The risk factors for diabetes in pregnancy include a family history of diabetes, older mom, being overweight, carrying a big baby or a baby with a birth conditions. A glucose screening test performed between the 24th and 28th weeks of pregnancy can help diagnose gestational diabetes. 

The Choolani Clinic specializes in the management of such pregnancies with regular blood glucose monitoring, and insulin injections to keep blood glucose levels normal.

Bleeding in Early Pregnancy
During the early stages of pregnancy, bleeding can occur during implantation, when the fertilized egg attaches itself to the wall of the uterus. Light bleeding or spotting sometimes accompanies implantation, but no matter how light the bleeding it is important to let your doctor know. Some common problems associated with bleeding in early pregnancy include miscarriage and ectopic pregnancy.

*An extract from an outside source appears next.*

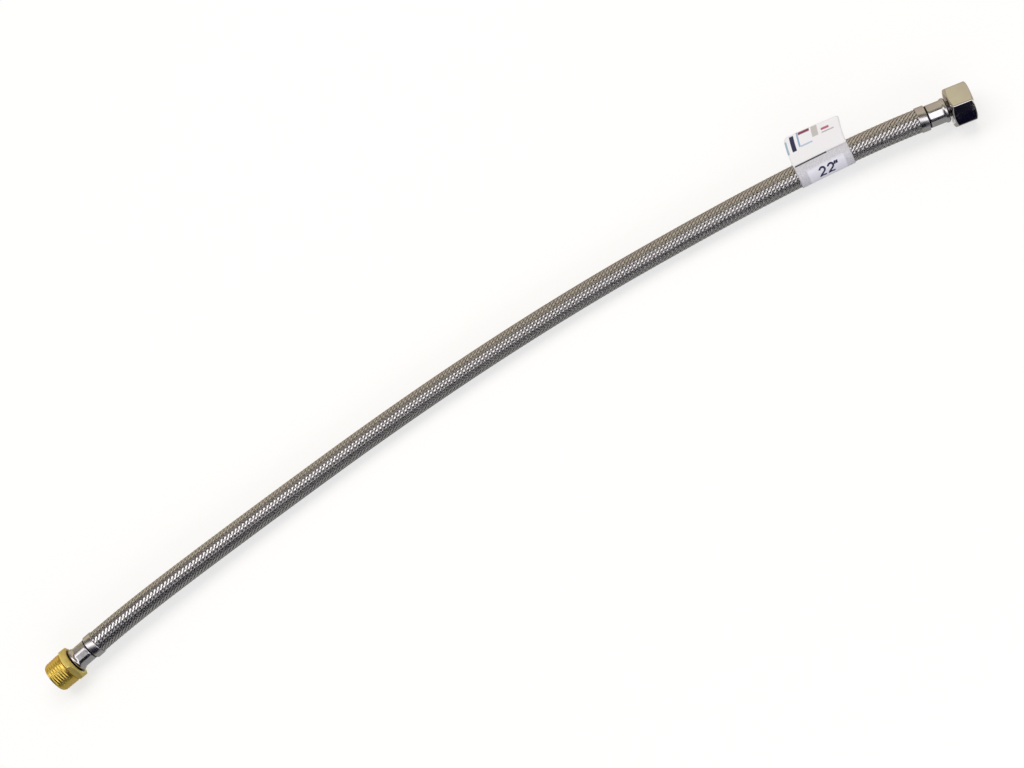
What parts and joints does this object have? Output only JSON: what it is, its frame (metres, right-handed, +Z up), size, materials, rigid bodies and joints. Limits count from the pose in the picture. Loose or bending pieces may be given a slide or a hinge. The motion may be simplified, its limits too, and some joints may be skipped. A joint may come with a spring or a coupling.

A small group of women (5%) will experience two or more miscarriages. Miscarriages are usually signalled by bleeding in early pregnancy, accompanied by abdominal cramps and backache. 

The miscarriage can take many forms for instance, the fetus may not develop at all (blighted ovum), the heartbeat does not appear (missed), the miscarriage in imminent (inevitable), has occurred partially (incomplete) or is complete.

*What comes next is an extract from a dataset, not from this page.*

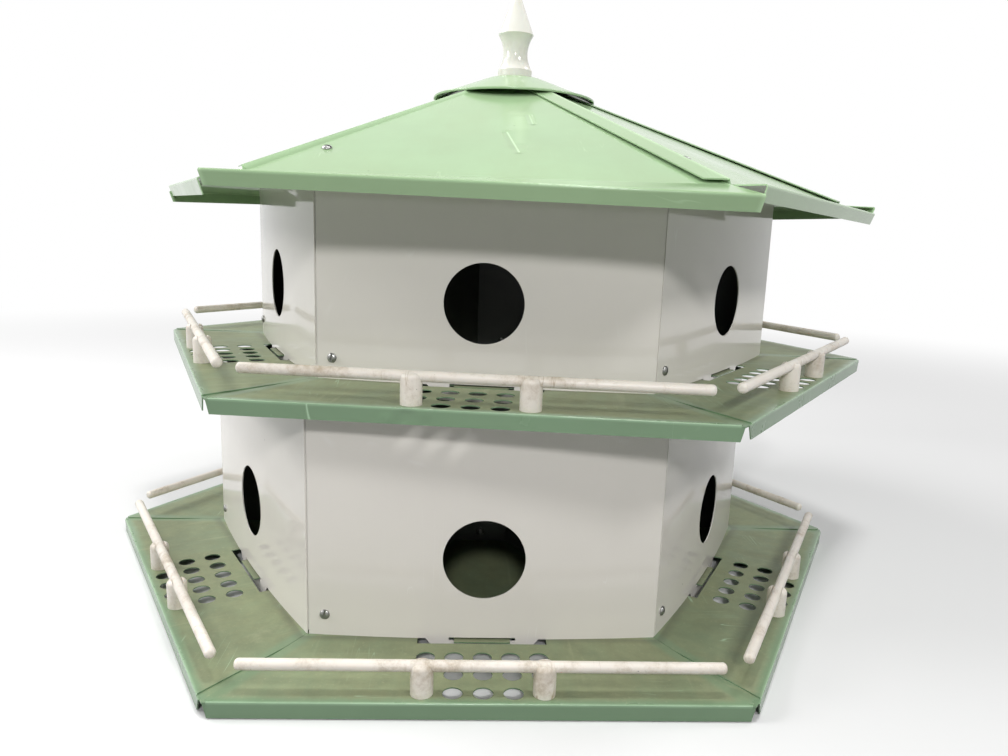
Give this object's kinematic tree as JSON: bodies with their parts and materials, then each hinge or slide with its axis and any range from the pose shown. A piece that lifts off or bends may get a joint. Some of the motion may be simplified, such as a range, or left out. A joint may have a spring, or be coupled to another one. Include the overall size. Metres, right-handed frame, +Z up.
{
  "type": "two-storey hexagonal martin house",
  "caption": "Two-storey hexagonal sheet-aluminium martin house: green roof and porch decks, white walls with round entrances, perch rails, cap and finial.",
  "frame": {"origin": "on the lower storey's pole axis, in the plane of the lower edges of the wall tabs that the house stands on", "axes": "+Z up; -Y out of the lower front room; +X to the right, seen from the front"},
  "size_m": [0.6575, 0.6116, 0.4779],
  "materials": {
    "deck_green": "satin",
    "wall_white": "gloss",
    "roof_green": "gloss",
    "cap_green": "gloss",
    "finial_white": "gloss",
    "perch_white": "satin",
    "inner_white": "satin"
  },
  "bodies": {
    "root": {"finial": "finial_white", "lower_core": "inner_white", "lower_deck_back": "deck_green", "lower_deck_back_left": "deck_green", "lower_deck_back_right": "deck_green", "lower_deck_front": "deck_green", "lower_deck_front_left": "deck_green", "lower_deck_front_right": "deck_green", "lower_partitions": "inner_white", "lower_perch_posts": "perch_white", "lower_perch_rods": "perch_white", "lower_wall_back": "wall_white", "lower_wall_back_left": "wall_white", "lower_wall_back_right": "wall_white", "lower_wall_front": "wall_white", "lower_wall_front_left": "wall_white", "lower_wall_front_right": "wall_white", "roof_cap": "cap_green", "roof_panel_back": "roof_green", "roof_panel_back_left": "roof_green", "roof_panel_back_right": "roof_green", "roof_panel_front": "roof_green", "roof_panel_front_left": "roof_green", "roof_panel_front_right": "roof_green", "upper_core": "inner_white", "upper_deck_back": "deck_green", "upper_deck_back_left": "deck_green", "upper_deck_back_right": "deck_green", "upper_deck_front": "deck_green", "upper_deck_front_left": "deck_green", "upper_deck_front_right": "deck_green", "upper_partitions": "inner_white", "upper_perch_posts": "perch_white", "upper_perch_rods": "perch_white", "upper_wall_back": "wall_white", "upper_wall_back_left": "wall_white", "upper_wall_back_right": "wall_white", "upper_wall_front": "wall_white", "upper_wall_front_left": "wall_white", "upper_wall_front_right": "wall_white"}
  },
  "joints": []
}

 At The Choolani Clinic, we have developed a specialized methodology for investigating and managing couples with recurrent pregnancy losses. Our care and management plan is highly effective with many couples fulfilling their desire to grow and complete their families. Our methodology has been adopted by many clinics in Singapore and the region.

Ectopic pregnancy
An ectopic pregnancy is a pregnancy that occurs outside the uterus – usually within the fallopian tube, but occasionally in the cervix, ovary or even within the greater abdominal cavity. In almost all cases, the baby does not survive, but the occurrence of an ectopic pregnancy poses a significant risk to the mother. If it ruptures, it can lead to significant bleeding within the mother’s abdomen.

Usually, the mother would experience some bleeding in early pregnancy associated with abdominal pain. The diagnosis of this condition requires detailed examinations, blood tests, and ultrasound. 

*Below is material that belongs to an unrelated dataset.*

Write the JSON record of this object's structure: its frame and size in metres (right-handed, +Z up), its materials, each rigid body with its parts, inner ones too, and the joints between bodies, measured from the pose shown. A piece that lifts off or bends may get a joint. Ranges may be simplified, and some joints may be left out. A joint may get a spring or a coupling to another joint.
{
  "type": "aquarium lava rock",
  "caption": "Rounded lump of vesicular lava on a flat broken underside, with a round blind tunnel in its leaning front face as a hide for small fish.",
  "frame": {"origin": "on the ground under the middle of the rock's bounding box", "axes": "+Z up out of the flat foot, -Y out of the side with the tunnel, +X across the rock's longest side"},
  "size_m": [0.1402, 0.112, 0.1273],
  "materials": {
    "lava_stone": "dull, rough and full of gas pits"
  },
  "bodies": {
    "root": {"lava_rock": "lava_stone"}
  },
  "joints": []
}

Laparoscopy may also be required to make the diagnosis. The usual treatment for this condition is surgery, which may be done via a laparoscope (key hole surgery) or by the open method, depending on the severity of the condition suspected. In very special cases, the condition can be managed using specialised medications.

Bleeding in Late Pregnancy
Bleeding late in pregnancy can be a sign of normal labour. There are also many abnormal causes of bleeding in later pregnancy. About half of these are accounted for by placental causes such as placenta praevia or placental abruption. Other causes can include lesions of the cervix not previously recognized, preterm labour and even bleeding for no obvious cause. Whatever the cause, bleeding in later pregnancy is not normal, and should be investigated by your obstetrician.

Placenta Praevia
Placenta praevia is a pregnancy complication that can cause abnormal bleeding before or during delivery. Early in pregnancy, the placenta may implant in the lower part of the uterus. As the uterus grows, the placenta usually moves up and away from the cervix. If the placenta continues to stay low and if it blocks the cervix, it may be associated with bleeding later in pregnancy. Often this bleeding occurs suddenly, and not associated with any pain.

Placenta praevia may reveal itself when a mother experiences painless vaginal bleeding in the second half of the pregnancy, but an ultrasound examination will reveal placenta praevia even before the very first bleed. Often patients with placenta praevia experience repeated episodes of bleeding.

Placental Abruption
Placental abruption is a pregnancy complication that can cause abnormal bleeding before or during delivery. Unlike placenta praevia, the placenta is located at the normal position, usually at the fundus (top) of the uterus.

Ultrasound might reveal a clot behind the uterus, but often the diagnosis is made based upon clinical findings. Abruptions tend to occur without warning, and can have serious consequences for the mother and the baby. If the abruption is severe, the delivery may need to be expedited.